**Dataset extract:**

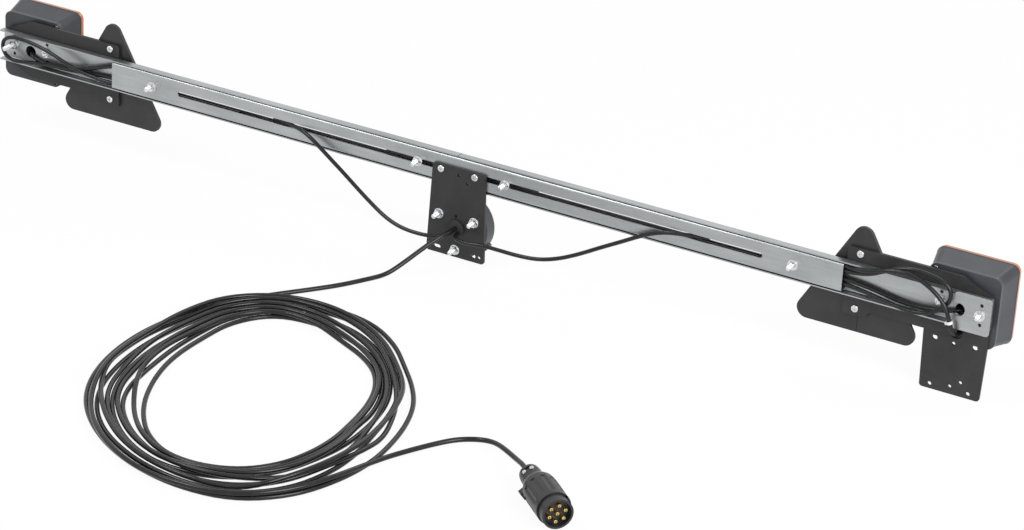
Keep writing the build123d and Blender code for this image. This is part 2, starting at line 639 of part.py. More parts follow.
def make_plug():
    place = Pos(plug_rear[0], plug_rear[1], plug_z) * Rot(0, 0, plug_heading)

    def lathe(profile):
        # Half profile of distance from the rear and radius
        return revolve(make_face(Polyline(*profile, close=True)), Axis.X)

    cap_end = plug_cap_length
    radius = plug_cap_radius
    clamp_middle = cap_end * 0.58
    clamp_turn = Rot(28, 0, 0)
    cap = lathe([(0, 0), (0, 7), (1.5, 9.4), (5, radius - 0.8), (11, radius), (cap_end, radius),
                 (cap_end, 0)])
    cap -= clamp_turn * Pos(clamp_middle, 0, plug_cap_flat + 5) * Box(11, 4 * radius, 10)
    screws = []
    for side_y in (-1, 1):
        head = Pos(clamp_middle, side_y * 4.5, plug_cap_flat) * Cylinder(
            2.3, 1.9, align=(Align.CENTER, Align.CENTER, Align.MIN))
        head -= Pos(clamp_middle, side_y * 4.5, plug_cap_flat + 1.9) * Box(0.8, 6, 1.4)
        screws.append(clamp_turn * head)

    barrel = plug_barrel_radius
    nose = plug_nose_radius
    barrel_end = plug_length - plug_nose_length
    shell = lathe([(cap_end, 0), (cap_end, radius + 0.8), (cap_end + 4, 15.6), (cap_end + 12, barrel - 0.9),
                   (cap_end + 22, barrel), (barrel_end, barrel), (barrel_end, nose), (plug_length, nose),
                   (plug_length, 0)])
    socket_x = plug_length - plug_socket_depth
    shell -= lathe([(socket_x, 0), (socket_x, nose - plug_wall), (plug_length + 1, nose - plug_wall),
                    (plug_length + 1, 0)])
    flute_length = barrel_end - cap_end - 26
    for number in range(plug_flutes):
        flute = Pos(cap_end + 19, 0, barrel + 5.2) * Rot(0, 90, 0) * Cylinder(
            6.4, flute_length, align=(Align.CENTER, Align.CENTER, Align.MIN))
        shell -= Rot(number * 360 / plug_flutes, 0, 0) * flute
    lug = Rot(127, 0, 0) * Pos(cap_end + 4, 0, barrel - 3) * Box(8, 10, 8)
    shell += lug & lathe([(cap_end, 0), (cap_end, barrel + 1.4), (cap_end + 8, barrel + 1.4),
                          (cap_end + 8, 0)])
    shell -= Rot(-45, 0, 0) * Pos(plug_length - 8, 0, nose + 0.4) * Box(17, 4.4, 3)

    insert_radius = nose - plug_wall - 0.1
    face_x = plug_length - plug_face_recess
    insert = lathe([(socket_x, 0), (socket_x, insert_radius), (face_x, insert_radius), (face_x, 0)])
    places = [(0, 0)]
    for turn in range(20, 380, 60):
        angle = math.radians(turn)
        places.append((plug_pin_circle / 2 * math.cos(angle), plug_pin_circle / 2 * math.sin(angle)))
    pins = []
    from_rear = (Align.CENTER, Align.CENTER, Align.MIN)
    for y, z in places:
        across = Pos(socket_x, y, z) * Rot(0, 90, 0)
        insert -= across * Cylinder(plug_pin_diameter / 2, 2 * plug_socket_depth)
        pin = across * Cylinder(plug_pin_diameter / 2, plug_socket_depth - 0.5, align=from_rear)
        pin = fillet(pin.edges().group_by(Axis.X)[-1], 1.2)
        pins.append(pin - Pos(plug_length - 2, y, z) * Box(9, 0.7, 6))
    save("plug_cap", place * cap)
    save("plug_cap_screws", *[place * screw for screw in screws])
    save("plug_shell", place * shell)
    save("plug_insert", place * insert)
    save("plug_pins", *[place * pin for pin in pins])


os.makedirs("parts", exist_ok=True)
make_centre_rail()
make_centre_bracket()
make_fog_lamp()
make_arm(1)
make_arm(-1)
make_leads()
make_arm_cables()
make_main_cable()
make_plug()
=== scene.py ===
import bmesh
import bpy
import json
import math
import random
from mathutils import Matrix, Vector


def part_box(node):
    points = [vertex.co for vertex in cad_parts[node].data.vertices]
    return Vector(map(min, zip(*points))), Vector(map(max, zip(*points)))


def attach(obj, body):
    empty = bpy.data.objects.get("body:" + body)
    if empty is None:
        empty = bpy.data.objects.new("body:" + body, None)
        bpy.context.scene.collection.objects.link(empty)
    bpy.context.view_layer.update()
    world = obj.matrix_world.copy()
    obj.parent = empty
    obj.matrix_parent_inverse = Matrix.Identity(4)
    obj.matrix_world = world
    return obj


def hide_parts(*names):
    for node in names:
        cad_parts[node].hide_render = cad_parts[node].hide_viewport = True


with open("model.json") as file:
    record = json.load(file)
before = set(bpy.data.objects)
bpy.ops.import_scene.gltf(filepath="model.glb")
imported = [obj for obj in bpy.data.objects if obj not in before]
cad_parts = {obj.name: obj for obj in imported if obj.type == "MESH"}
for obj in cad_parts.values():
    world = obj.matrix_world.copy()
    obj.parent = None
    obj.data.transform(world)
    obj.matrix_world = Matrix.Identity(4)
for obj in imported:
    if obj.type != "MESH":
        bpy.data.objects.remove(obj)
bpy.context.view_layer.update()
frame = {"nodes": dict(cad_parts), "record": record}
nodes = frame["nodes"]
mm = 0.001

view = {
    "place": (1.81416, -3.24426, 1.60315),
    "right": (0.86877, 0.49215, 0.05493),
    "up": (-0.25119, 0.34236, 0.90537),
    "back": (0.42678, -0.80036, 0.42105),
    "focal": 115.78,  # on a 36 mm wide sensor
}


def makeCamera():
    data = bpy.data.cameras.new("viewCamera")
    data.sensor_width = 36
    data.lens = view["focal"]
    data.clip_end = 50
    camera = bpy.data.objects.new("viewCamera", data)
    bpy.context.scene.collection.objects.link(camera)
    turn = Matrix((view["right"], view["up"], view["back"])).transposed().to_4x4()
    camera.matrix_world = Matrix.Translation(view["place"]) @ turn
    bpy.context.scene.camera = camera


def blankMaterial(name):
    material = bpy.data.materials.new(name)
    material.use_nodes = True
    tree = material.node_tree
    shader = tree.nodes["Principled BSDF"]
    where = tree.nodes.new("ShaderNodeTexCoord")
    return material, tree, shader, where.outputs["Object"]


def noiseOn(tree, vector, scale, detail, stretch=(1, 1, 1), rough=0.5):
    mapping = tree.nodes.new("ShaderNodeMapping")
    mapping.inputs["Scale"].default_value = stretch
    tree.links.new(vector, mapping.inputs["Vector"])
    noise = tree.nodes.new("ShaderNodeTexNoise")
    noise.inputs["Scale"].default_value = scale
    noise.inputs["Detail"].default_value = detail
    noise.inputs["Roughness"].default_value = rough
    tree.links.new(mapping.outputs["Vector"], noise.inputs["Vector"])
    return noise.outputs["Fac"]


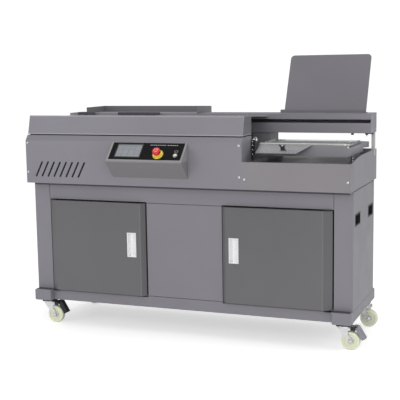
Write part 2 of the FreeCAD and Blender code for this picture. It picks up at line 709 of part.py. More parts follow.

**Task:** Every record above needs to be repeated word for word.

**Output of the task:**
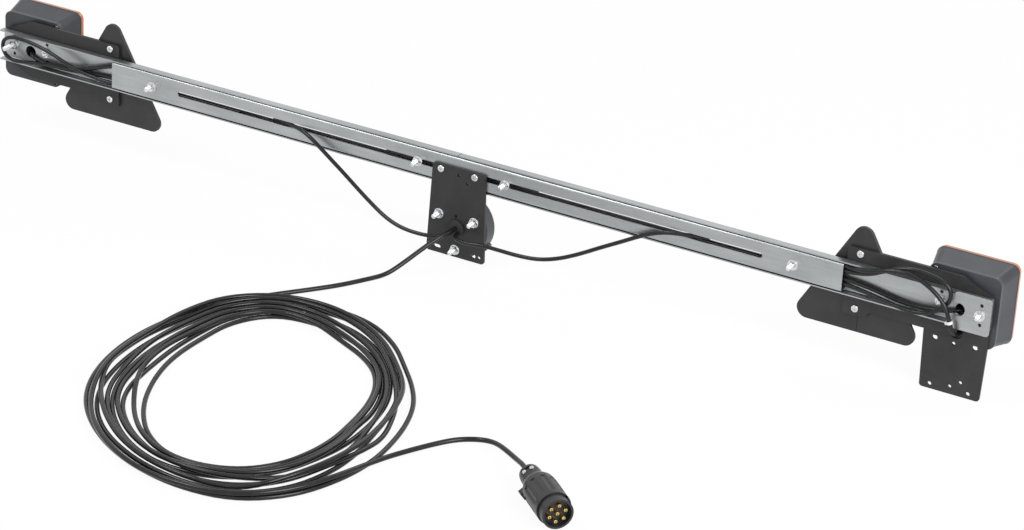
Keep writing the build123d and Blender code for this image. This is part 2, starting at line 639 of part.py. More parts follow.
def make_plug():
    place = Pos(plug_rear[0], plug_rear[1], plug_z) * Rot(0, 0, plug_heading)

    def lathe(profile):
        # Half profile of distance from the rear and radius
        return revolve(make_face(Polyline(*profile, close=True)), Axis.X)

    cap_end = plug_cap_length
    radius = plug_cap_radius
    clamp_middle = cap_end * 0.58
    clamp_turn = Rot(28, 0, 0)
    cap = lathe([(0, 0), (0, 7), (1.5, 9.4), (5, radius - 0.8), (11, radius), (cap_end, radius),
                 (cap_end, 0)])
    cap -= clamp_turn * Pos(clamp_middle, 0, plug_cap_flat + 5) * Box(11, 4 * radius, 10)
    screws = []
    for side_y in (-1, 1):
        head = Pos(clamp_middle, side_y * 4.5, plug_cap_flat) * Cylinder(
            2.3, 1.9, align=(Align.CENTER, Align.CENTER, Align.MIN))
        head -= Pos(clamp_middle, side_y * 4.5, plug_cap_flat + 1.9) * Box(0.8, 6, 1.4)
        screws.append(clamp_turn * head)

    barrel = plug_barrel_radius
    nose = plug_nose_radius
    barrel_end = plug_length - plug_nose_length
    shell = lathe([(cap_end, 0), (cap_end, radius + 0.8), (cap_end + 4, 15.6), (cap_end + 12, barrel - 0.9),
                   (cap_end + 22, barrel), (barrel_end, barrel), (barrel_end, nose), (plug_length, nose),
                   (plug_length, 0)])
    socket_x = plug_length - plug_socket_depth
    shell -= lathe([(socket_x, 0), (socket_x, nose - plug_wall), (plug_length + 1, nose - plug_wall),
                    (plug_length + 1, 0)])
    flute_length = barrel_end - cap_end - 26
    for number in range(plug_flutes):
        flute = Pos(cap_end + 19, 0, barrel + 5.2) * Rot(0, 90, 0) * Cylinder(
            6.4, flute_length, align=(Align.CENTER, Align.CENTER, Align.MIN))
        shell -= Rot(number * 360 / plug_flutes, 0, 0) * flute
    lug = Rot(127, 0, 0) * Pos(cap_end + 4, 0, barrel - 3) * Box(8, 10, 8)
    shell += lug & lathe([(cap_end, 0), (cap_end, barrel + 1.4), (cap_end + 8, barrel + 1.4),
                          (cap_end + 8, 0)])
    shell -= Rot(-45, 0, 0) * Pos(plug_length - 8, 0, nose + 0.4) * Box(17, 4.4, 3)

    insert_radius = nose - plug_wall - 0.1
    face_x = plug_length - plug_face_recess
    insert = lathe([(socket_x, 0), (socket_x, insert_radius), (face_x, insert_radius), (face_x, 0)])
    places = [(0, 0)]
    for turn in range(20, 380, 60):
        angle = math.radians(turn)
        places.append((plug_pin_circle / 2 * math.cos(angle), plug_pin_circle / 2 * math.sin(angle)))
    pins = []
    from_rear = (Align.CENTER, Align.CENTER, Align.MIN)
    for y, z in places:
        across = Pos(socket_x, y, z) * Rot(0, 90, 0)
        insert -= across * Cylinder(plug_pin_diameter / 2, 2 * plug_socket_depth)
        pin = across * Cylinder(plug_pin_diameter / 2, plug_socket_depth - 0.5, align=from_rear)
        pin = fillet(pin.edges().group_by(Axis.X)[-1], 1.2)
        pins.append(pin - Pos(plug_length - 2, y, z) * Box(9, 0.7, 6))
    save("plug_cap", place * cap)
    save("plug_cap_screws", *[place * screw for screw in screws])
    save("plug_shell", place * shell)
    save("plug_insert", place * insert)
    save("plug_pins", *[place * pin for pin in pins])


os.makedirs("parts", exist_ok=True)
make_centre_rail()
make_centre_bracket()
make_fog_lamp()
make_arm(1)
make_arm(-1)
make_leads()
make_arm_cables()
make_main_cable()
make_plug()
=== scene.py ===
import bmesh
import bpy
import json
import math
import random
from mathutils import Matrix, Vector


def part_box(node):
    points = [vertex.co for vertex in cad_parts[node].data.vertices]
    return Vector(map(min, zip(*points))), Vector(map(max, zip(*points)))


def attach(obj, body):
    empty = bpy.data.objects.get("body:" + body)
    if empty is None:
        empty = bpy.data.objects.new("body:" + body, None)
        bpy.context.scene.collection.objects.link(empty)
    bpy.context.view_layer.update()
    world = obj.matrix_world.copy()
    obj.parent = empty
    obj.matrix_parent_inverse = Matrix.Identity(4)
    obj.matrix_world = world
    return obj


def hide_parts(*names):
    for node in names:
        cad_parts[node].hide_render = cad_parts[node].hide_viewport = True


with open("model.json") as file:
    record = json.load(file)
before = set(bpy.data.objects)
bpy.ops.import_scene.gltf(filepath="model.glb")
imported = [obj for obj in bpy.data.objects if obj not in before]
cad_parts = {obj.name: obj for obj in imported if obj.type == "MESH"}
for obj in cad_parts.values():
    world = obj.matrix_world.copy()
    obj.parent = None
    obj.data.transform(world)
    obj.matrix_world = Matrix.Identity(4)
for obj in imported:
    if obj.type != "MESH":
        bpy.data.objects.remove(obj)
bpy.context.view_layer.update()
frame = {"nodes": dict(cad_parts), "record": record}
nodes = frame["nodes"]
mm = 0.001

view = {
    "place": (1.81416, -3.24426, 1.60315),
    "right": (0.86877, 0.49215, 0.05493),
    "up": (-0.25119, 0.34236, 0.90537),
    "back": (0.42678, -0.80036, 0.42105),
    "focal": 115.78,  # on a 36 mm wide sensor
}


def makeCamera():
    data = bpy.data.cameras.new("viewCamera")
    data.sensor_width = 36
    data.lens = view["focal"]
    data.clip_end = 50
    camera = bpy.data.objects.new("viewCamera", data)
    bpy.context.scene.collection.objects.link(camera)
    turn = Matrix((view["right"], view["up"], view["back"])).transposed().to_4x4()
    camera.matrix_world = Matrix.Translation(view["place"]) @ turn
    bpy.context.scene.camera = camera


def blankMaterial(name):
    material = bpy.data.materials.new(name)
    material.use_nodes = True
    tree = material.node_tree
    shader = tree.nodes["Principled BSDF"]
    where = tree.nodes.new("ShaderNodeTexCoord")
    return material, tree, shader, where.outputs["Object"]


def noiseOn(tree, vector, scale, detail, stretch=(1, 1, 1), rough=0.5):
    mapping = tree.nodes.new("ShaderNodeMapping")
    mapping.inputs["Scale"].default_value = stretch
    tree.links.new(vector, mapping.inputs["Vector"])
    noise = tree.nodes.new("ShaderNodeTexNoise")
    noise.inputs["Scale"].default_value = scale
    noise.inputs["Detail"].default_value = detail
    noise.inputs["Roughness"].default_value = rough
    tree.links.new(mapping.outputs["Vector"], noise.inputs["Vector"])
    return noise.outputs["Fac"]


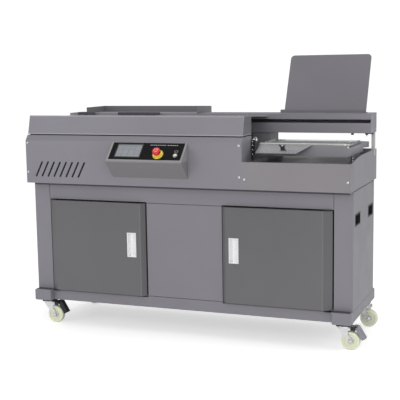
Write part 2 of the FreeCAD and Blender code for this picture. It picks up at line 709 of part.py. More parts follow.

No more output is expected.